EXERCISE DESCRIPTION: Copy each line with the word "follow" in it.

RAW DATA:
==============================

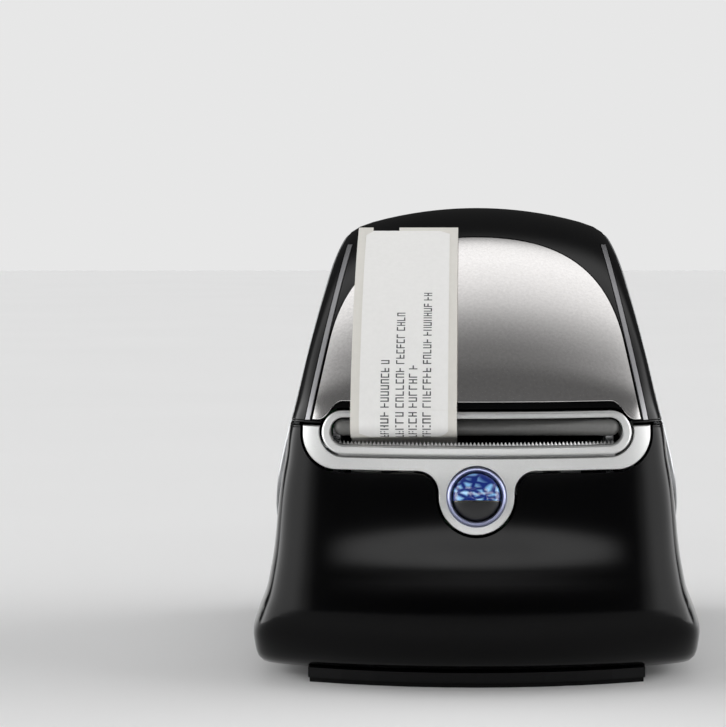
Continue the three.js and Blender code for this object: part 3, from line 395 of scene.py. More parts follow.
def prism(name, outline, axis, low, high):
    """Straight body through an outline: along X from the side view, along Y from the front view, or Z."""
    count = len(outline)
    a, b = np.asarray(outline, float).T
    caps = []
    for at in (low, high):
        level = np.full(count, float(at))
        caps.append(np.stack({"x": (level, a, b), "y": (a, level, b), "z": (a, b, level)}[axis], 1))
    faces = [*band(0, count, count), tuple(range(count))[::-1], tuple(range(count, 2 * count))]
    return new_object(name, np.vstack(caps), faces)


def cuboid(x0, x1, y0, y1, z0, z1):
    return prism("cutter", [(x0, y0), (x1, y0), (x1, y1), (x0, y1)], "z", z0, z1)


def circle(radius, a=0.0, b=0.0, count=48, start=0.0, sweep=FULL_TURN, closed=True):
    at = start + sweep * np.arange(count if closed else count + 1) / count
    return np.stack([a + radius * np.cos(at), b + radius * np.sin(at)], 1)


def rod(radius, x0, x1, y, z, count=48):
    return prism("cutter", circle(radius, y, z, count), "x", x0, x1)


def upright(radius, z0, z1, x, y, count=32):
    return prism("cutter", circle(radius, x, y, count), "z", z0, z1)


def lathe(name, profile, count=96):
    """Body of revolution about Z through a closed profile of (radius, height)."""
    profile = np.array(profile, float)
    angle = FULL_TURN * np.arange(count) / count
    points = [[r * cos(t), r * sin(t), h] for r, h in profile for t in angle]
    faces = []
    for k in range(len(profile)):
        after = (k + 1) % len(profile)
        if max(profile[k][0], profile[after][0]) > 0:
            faces += band(k * count, after * count, count)
    return new_object(name, points, faces, weld=True)


# ---------------- thin panels that follow the form
TRIANGLE_HEIGHT = 0.866  # of a triangle with sides of 1
FLAT_TRIANGLE = 1e-3  # twice the area, in square millimetres, of a triangle within one straight edge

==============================

RESPONSE BELOW:
Continue the three.js and Blender code for this object: part 3, from line 395 of scene.py. More parts follow.
# ---------------- thin panels that follow the form